Hay ante todo una cuestión de ceremonial, protocolo y jerarquía. Sánchez
es alternativa de gobierno y debate con su igual, el presidente en el
cargo. No lo hace con un recién llegado, aunque sea una revelación.
Además, pensará Sánchez, un político de convicciones no debate con un
populista por la misma razón por la que un caballero no justa con un
villano.
Pero
no aceptar un reto televisivo en la era mediática es siempre un error.
Máxime cuando Rajoy no está dispuesto a debatir con Sánchez ni por todos
los Bárcenas del mundo. Así que el socialista se queda en dique seco,
mientras Iglesias luce su cabellera en Fort Apache.
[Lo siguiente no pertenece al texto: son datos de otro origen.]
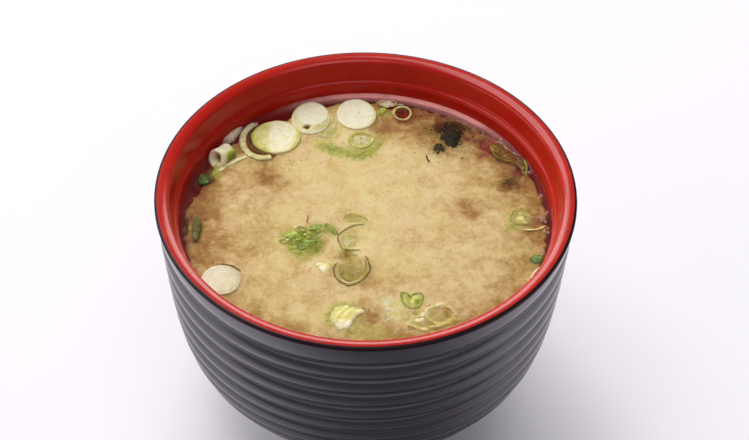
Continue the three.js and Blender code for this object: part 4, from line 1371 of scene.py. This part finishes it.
# Flecks of wakame: x, y and length.
WAKAME_FLECKS = [
    (17.0, 37.2, 1.3), (18.4, 36.6, 1.4), (19.4, 36.5, 1.0), (20.3, 33.3, 0.9), (21.4, 33.4, 1.1),
    (26.6, 30.6, 1.1), (26.9, 31.8, 1.2), (21.4, 30.0, 1.3), (22.6, 29.0, 1.1), (30.3, 33.9, 1.2),
    (20.6, 47.0, 1.5), (27.2, 25.0, 1.4), (28.9, 23.3, 0.9), (30.6, 34.2, 0.8), (26.2, 33.2, 0.9),
    (17.4, 32.0, 0.9), (24.6, 29.4, 1.1), (40.4, 18.4, 0.8), (39.8, 16.2, 1.7), (38.6, 14.9, 1.3),
    (41.6, 16.6, 0.9), (42.2, 15.2, 1.3), (42.8, 14.6, 1.1), (40.4, 13.2, 1.1), (37.2, 12.0, 1.0),
    (47.4, 11.2, 1.2), (49.2, 9.6, 0.9), (43.2, 5.0, 0.8), (48.6, 1.6, 1.2), (50.8, 2.4, 1.0),
    (47.6, -6.0, 0.9), (45.6, -6.4, 0.7), (45.0, -14.4, 1.2), (38.4, -16.0, 0.9), (15.6, 42.2, 1.4),
    (17.4, 41.0, 1.2), (32.2, 8.2, 0.9), (37.2, 7.6, 1.0), (-46.8, 19.4, 1.1), (-47.6, 12.2, 1.2),
    (-44.6, 12.6, 1.0), (49.4, -12.4, 1.0), (44.2, 10.2, 1.1), (21.9, 42.1, 1.0),
]


def make_wakame():
    """Three sheets that wear away outwards: the torn leaf in two, and behind it a dark sheet of painted
    shade; and the flecks and shreds round it.
    """
    finish = wakame_finish()

    def ragged(middle, reach, least=0.0):
        """Tones of a sheet that is `least` clear at its middle and wears away outwards."""

        def tones(x, y, share, level):
            """Wears away as smooth(0.35 reach, 1.1 reach) of the distance, which noise varies."""
            wear = noise(np.stack([x, y], -1), 1.7, 41, 3, 0.7)
            away = np.hypot(x - middle[0], 0.8 * (y - middle[1])) + 0.5 * reach * wear
            return {"clear": least + smooth(reach * 0.35, reach * 1.1, away) + smooth(0.98, 0.7, level)}

        return tones

    core = [
        (21.4, 36.8), (23.6, 38.2), (26.4, 36.8), (26.8, 33.0), (25.8, 29.6), (22.6, 28.6), (20.8, 30.6),
        (20.8, 33.8),
    ]
    tail = [(18.4, 28.0), (19.6, 30.6), (21.8, 31.4), (23.2, 30.4), (22.4, 28.2), (20.8, 26.6), (19.0, 26.4)]
    # Painted shade: this third sheet is a dark ragged sheet laid behind the leaf.
    shade = [(17.6, 36.2), (19.6, 39.4), (23.6, 40.6), (28.2, 38.4), (31.0, 36.0), (27.4, 35.2), (22.4, 35.6)]
    leaf = [
        sheet(core, ragged((23.8, 33.4), 3.9), 0.25, 0.6, 0.3, 22),
        sheet(tail, ragged((20.8, 29.0), 3.4, 0.45), 0.05, 0.5, 0.2, 18),
        sheet(shade, ragged((24.0, 37.6), 7.0, 0.34), -0.1, 0.4, 0.1, 18),
    ]
    garnish("torn_leaf", leaf, finish, "wakame_leaf", fit=False)
    line = thread([(17.2, 26.4), (17.2, 25.0), (18.0, 23.0)], 0.7, 0, clear=0.1, top=0.05, fade=0.15)
    far = thread([(24.4, 40.8), (27.6, 38.8), (30.8, 36.2)], 0.6, 0, clear=0.0, top=0.1, fade=0.15)
    chance = np.random.default_rng(8)
    crumbs = [(*place, 0.6) for place in chance.normal((24, 31.5), (4.2, 3.6), (46, 2))]
    crumbs += [(*place, 0.5) for place in chance.normal((41, 16), (2.0, 2.2), (22, 2))]
    places = [(x, y, 0.8 * size) for x, y, size in WAKAME_FLECKS] + crumbs
    flecks = [dot(x, y, size, 0, clear=0.25, top=0.04, turn=37 * i) for i, (x, y, size) in enumerate(places)]
    garnish("wakame_flecks", [line, far, *flecks], finish)


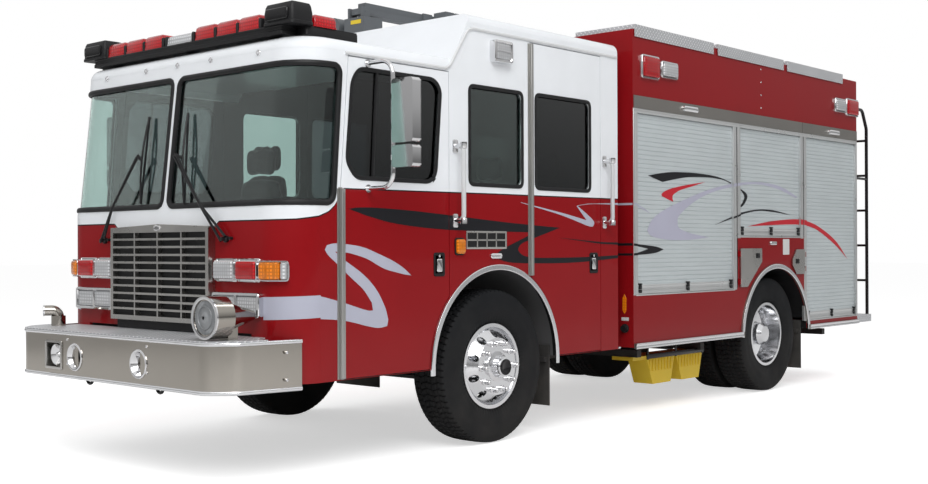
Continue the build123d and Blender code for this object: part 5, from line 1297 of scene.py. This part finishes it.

Y la
presencia mediática es esencial en darse a conocer a los posibles
votantes y ganarse su confianza. Es obvio que el PSOE tiene la sangría
por la izquierda. La obsesión de Sánchez será radicalizar la palabra y
moderar el hecho mientras que la de Podemos es la inversa: moderar la
palabra y radicalizar el hecho.
Por
eso chocan y por eso es interés del PSOE marcar claramente los límites.
Le va en ello la hegemonía en la izquierda y su condición de partido de
gobierno. Si no lo hace con sabiduría y buen tino, la carga será, sí,
de caballería, pero de la caballería ligera.